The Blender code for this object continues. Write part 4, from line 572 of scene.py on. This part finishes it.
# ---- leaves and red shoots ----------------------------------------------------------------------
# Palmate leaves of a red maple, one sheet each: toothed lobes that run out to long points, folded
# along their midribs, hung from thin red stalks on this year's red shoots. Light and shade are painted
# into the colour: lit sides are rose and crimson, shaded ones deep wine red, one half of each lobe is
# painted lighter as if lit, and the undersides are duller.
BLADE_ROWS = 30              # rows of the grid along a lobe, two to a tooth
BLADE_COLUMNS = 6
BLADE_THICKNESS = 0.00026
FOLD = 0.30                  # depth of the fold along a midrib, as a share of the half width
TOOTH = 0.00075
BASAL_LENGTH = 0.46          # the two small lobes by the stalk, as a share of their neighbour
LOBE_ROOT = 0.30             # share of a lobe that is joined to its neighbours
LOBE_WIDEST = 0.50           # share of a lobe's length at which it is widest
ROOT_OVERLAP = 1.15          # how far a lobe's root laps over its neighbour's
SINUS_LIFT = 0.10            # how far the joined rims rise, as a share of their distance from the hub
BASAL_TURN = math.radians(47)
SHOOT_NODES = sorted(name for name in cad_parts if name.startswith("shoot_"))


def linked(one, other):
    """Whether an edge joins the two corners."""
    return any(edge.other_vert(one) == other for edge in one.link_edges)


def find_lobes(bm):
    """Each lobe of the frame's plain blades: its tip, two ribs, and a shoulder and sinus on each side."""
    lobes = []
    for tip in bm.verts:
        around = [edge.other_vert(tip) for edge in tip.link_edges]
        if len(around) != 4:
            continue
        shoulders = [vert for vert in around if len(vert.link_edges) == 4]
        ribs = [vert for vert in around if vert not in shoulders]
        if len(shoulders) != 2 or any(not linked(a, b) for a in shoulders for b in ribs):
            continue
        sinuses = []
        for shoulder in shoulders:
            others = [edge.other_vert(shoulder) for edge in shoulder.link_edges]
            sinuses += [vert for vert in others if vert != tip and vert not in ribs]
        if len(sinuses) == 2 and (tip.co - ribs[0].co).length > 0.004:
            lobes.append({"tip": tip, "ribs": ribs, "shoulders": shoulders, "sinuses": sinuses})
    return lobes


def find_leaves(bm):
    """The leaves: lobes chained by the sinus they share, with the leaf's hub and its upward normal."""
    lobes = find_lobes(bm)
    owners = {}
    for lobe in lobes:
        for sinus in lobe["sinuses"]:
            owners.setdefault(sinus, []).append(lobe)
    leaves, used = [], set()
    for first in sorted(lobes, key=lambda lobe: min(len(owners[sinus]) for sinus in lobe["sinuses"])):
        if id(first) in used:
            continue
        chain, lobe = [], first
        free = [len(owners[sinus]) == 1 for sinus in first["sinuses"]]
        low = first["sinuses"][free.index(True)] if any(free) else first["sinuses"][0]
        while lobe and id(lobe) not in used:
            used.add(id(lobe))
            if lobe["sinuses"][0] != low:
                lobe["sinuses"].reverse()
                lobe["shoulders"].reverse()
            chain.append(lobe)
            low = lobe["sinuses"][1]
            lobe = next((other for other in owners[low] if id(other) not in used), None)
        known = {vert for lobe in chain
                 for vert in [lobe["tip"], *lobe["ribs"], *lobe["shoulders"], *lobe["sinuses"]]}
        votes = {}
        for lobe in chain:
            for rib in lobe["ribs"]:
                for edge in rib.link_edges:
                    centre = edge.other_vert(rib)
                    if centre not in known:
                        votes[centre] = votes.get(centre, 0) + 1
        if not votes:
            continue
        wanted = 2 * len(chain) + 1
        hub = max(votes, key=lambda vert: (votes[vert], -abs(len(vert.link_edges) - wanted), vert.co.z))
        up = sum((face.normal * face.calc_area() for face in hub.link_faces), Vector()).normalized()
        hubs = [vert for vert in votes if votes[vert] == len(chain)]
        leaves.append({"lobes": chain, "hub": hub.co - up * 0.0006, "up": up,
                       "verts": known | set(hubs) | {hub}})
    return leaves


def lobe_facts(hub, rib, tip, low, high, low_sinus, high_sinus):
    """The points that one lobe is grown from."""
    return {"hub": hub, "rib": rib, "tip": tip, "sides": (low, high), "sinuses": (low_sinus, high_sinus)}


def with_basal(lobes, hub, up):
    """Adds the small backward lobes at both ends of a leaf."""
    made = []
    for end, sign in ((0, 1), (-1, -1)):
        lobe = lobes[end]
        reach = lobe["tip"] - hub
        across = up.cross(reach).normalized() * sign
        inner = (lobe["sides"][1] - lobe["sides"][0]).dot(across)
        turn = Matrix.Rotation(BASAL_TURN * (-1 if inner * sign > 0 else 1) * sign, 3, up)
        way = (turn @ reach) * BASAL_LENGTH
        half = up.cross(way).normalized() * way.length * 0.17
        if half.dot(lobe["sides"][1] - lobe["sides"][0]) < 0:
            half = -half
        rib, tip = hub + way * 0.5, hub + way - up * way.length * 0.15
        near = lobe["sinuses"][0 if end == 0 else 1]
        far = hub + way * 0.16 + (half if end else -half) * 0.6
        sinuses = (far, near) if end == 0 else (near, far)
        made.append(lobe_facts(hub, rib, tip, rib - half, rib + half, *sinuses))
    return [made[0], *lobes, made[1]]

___

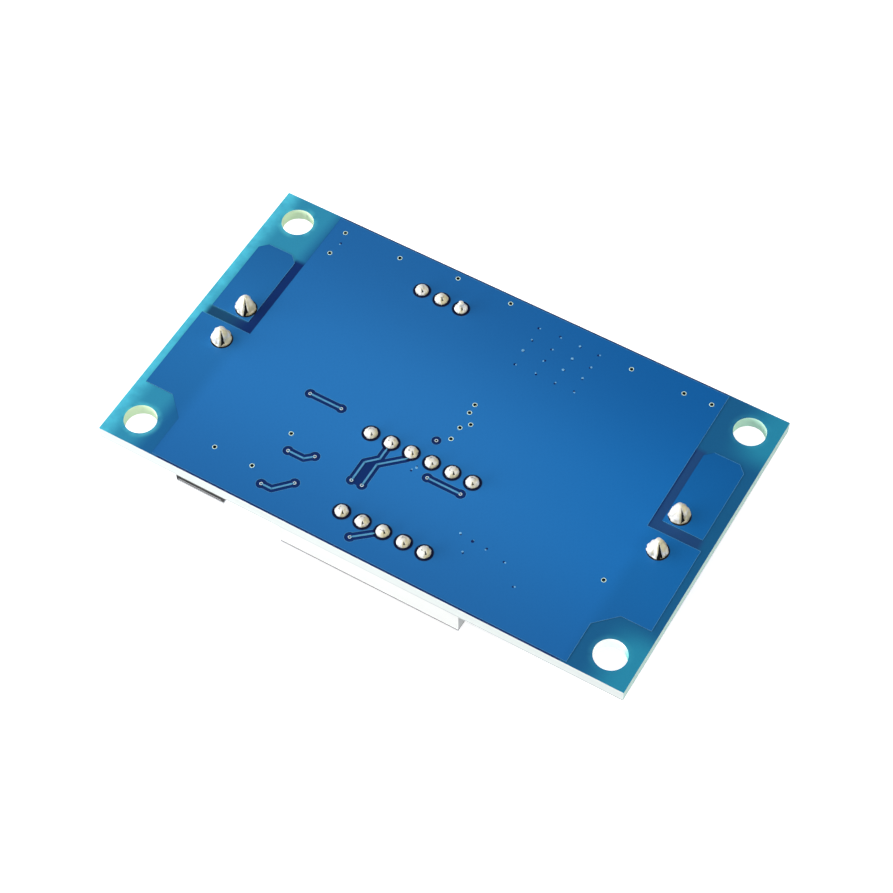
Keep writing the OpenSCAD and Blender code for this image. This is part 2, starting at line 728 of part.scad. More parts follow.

___

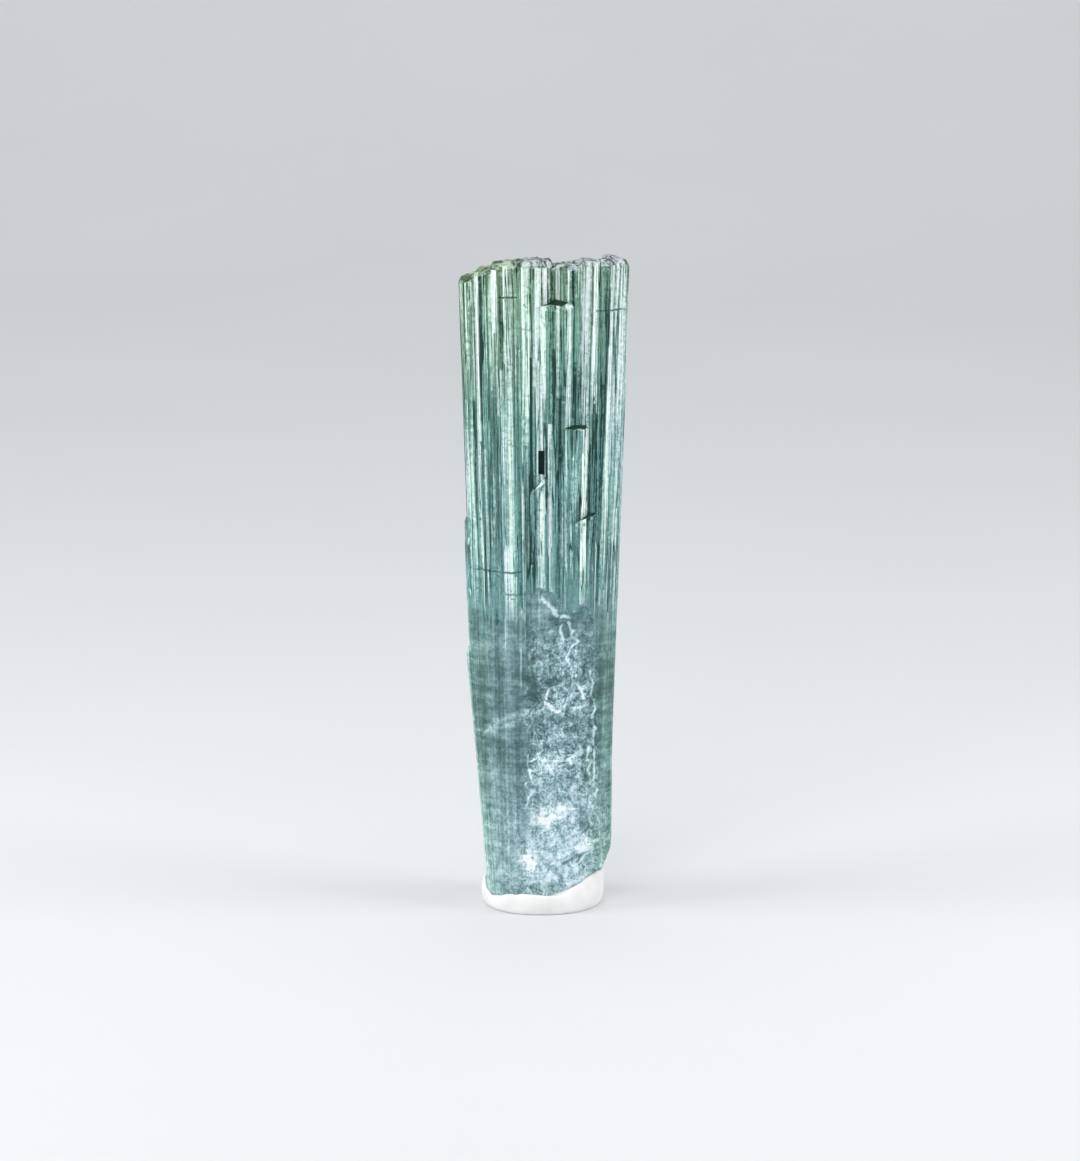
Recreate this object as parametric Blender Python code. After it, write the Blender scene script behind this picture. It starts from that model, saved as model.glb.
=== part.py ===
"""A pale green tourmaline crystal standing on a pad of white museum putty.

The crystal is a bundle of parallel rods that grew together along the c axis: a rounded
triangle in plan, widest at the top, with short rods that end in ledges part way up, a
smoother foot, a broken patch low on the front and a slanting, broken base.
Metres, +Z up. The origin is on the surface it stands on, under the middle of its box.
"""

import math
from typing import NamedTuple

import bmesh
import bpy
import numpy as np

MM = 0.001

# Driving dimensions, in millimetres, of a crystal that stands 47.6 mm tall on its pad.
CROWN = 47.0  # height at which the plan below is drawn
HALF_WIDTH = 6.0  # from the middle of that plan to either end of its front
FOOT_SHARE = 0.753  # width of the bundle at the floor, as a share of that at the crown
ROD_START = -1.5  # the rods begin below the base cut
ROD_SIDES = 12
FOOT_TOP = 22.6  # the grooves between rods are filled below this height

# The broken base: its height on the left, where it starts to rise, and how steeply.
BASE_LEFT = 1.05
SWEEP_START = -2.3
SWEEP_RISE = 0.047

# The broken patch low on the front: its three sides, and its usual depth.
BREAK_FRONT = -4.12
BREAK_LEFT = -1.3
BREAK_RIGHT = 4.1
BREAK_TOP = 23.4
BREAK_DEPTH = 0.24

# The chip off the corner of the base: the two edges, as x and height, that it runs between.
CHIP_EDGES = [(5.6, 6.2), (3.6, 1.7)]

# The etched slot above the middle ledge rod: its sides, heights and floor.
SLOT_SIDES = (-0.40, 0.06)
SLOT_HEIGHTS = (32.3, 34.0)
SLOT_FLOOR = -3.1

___

__What you need to do__:
Reproduce verbatim only the segment of the listing bounded by the line containing "Recreate this object" and the line containing "white museum putty.", with both boundary lines included.

__Complete answer__:
Recreate this object as parametric Blender Python code. After it, write the Blender scene script behind this picture. It starts from that model, saved as model.glb.
=== part.py ===
"""A pale green tourmaline crystal standing on a pad of white museum putty.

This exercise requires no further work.